Leadership mondiali in caduta, politici intercambiabili, disumanità in arrivo

Articolo tratto dal numero di Tempi in edicola (vai alla pagina degli abbonamenti) – È lunedì mattina, giornata di chiusura del settimanale. Mentre scrivo l’editoriale mi domando se non dovremmo, da qui a giovedì (giorno d’uscita settimanale di Tempi), preoccuparci di scovare il più vicino rifugio antiatomico; sempre se ne esistano ancora, sempre se la Corea di Ciccio Kim e gli Stati Uniti di Ciccio Trump stiano facendo sul serio con le loro schermaglie di guerra nucleare, con le loro scazzottate all’idrogeno dalle conseguenze imprevedibili. Pensiero ozioso, dettato dalla confusione delle leadership mondiali.
Sono appena stato in televisione, sempre con il nostro caro giornaluzzo nel sottopancia, a disquisire sulla sopraggiunta normalizzazione ideologica inscenata da Matteo Salvini e Luigi Di Maio nell’ex santuario di Cernobbio, là dove un tempo c’era l’erba rorida dei poteri forti e oggi non resta che una città esangue svuotata di quattrini e idee guida. Il leader leghista e il capoclasse grillino indossavano il vestito buono della domenica paesana, espettorando parole in linea col dì di festa degli ultimi arrivati nella pancia del neo moderatismo: piano con la fuga dall’euro, diamo un’altra possibilità all’Europa, vogliamo un’Italia “smart nation” e così via lungo il sentiero oleoso del riposizionamento. Nulla di scandaloso, molto di proto-renziano, e dunque paleoberlusconiano, sin nel linguaggio americanomorfo. E proprio mentre Renzi – cattivo carattere ma furbizia inarrivabile – da tutt’altra latitudine si accaparrava la nuova narrazione della “forza tranquilla” di mitterrandiana memoria oggi resuscitata dal mite premier Gentiloni e dal romantico sbirro Minniti, fresco di conversione allo ius soli, pronubo naturalmente il presidente Mattarella. Strana inversione di ruoli: i populisti apocalittici (Salvini e Di Maio) inseguono parole d’ordine care all’establishment, senza molto convincerlo peraltro; il populista integrato (Renzi) scivola dalla rottamazione alla manutenzione. E intanto su di loro svetta l’occhio acuto del sovrano di Arcore, quel Silvio Berlusconi che si prepara a vendemmiare voti con Meloni e Salvini (dalla Sicilia in su) per poi ubriacarsi con i sopravvissuti del renzismo alla mensa del governissimo in allestimento per l’anno prossimo. Pensieri confusi, forse, ma meno oziosi di quanto possa apparire. E occhio al pragmatismo dei sovranisti: come si noterà leggendo l’intervista a Giancarlo Giorgetti pubblicata nelle pagine che seguono, Salvini non è intenzionato a disertare il tavolo negoziale per un possibile accordo di sistema post elettorale; e anche Meloni sarà al centro della partita al grido di “mai con Renzi ma poi chissà”.
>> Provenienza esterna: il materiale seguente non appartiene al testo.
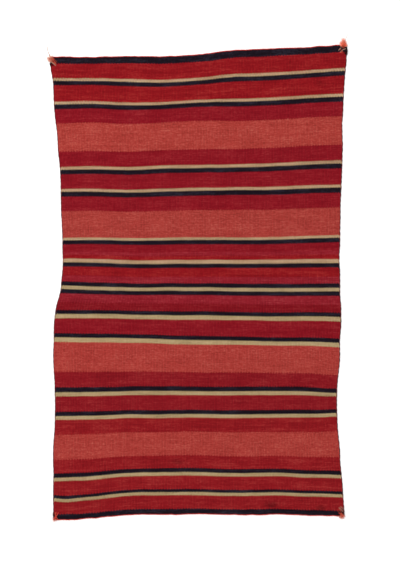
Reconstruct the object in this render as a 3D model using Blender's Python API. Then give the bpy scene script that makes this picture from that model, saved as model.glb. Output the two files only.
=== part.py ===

Per ultimo, ma non da ultimo, c’è il senso di una copertina che una volta ancora sfida la duttilità intellettuale del nostro lettore tradizionale. Et pour cause. La chiesa sul limitare dell’abisso non sarà forse la Chiesa in quanto tale, ma i suoi credenti in caduta libera verso il martirio planetario, l’estinzione, l’oblio o la psicanalisi, sono comunque i muti testimoni di un percorso che conduce alla «confusione nel caos invece della fusione nell’Unità principiale», tanto per rianimare una definizione del reazionario René Guénon (Il regno della quantità e i segni dei tempi, in Italia tradotto da Adelphi). Immaginare un mondo post-atomico, post-politico e post-religioso è un esercizio ascetico al quale abbiamo già dedicato qualche sparsa fatica, qui a Tempi. Ripetersi giova, fintantoché saranno alcuni uomini a farlo e non qualche forma d’intelligenza artificiale in loro vece. Perché presto faremo i conti con loro, le macchine pensanti e agenti, e con la spettacolare transizione dall’homo faber all’homo inutilis.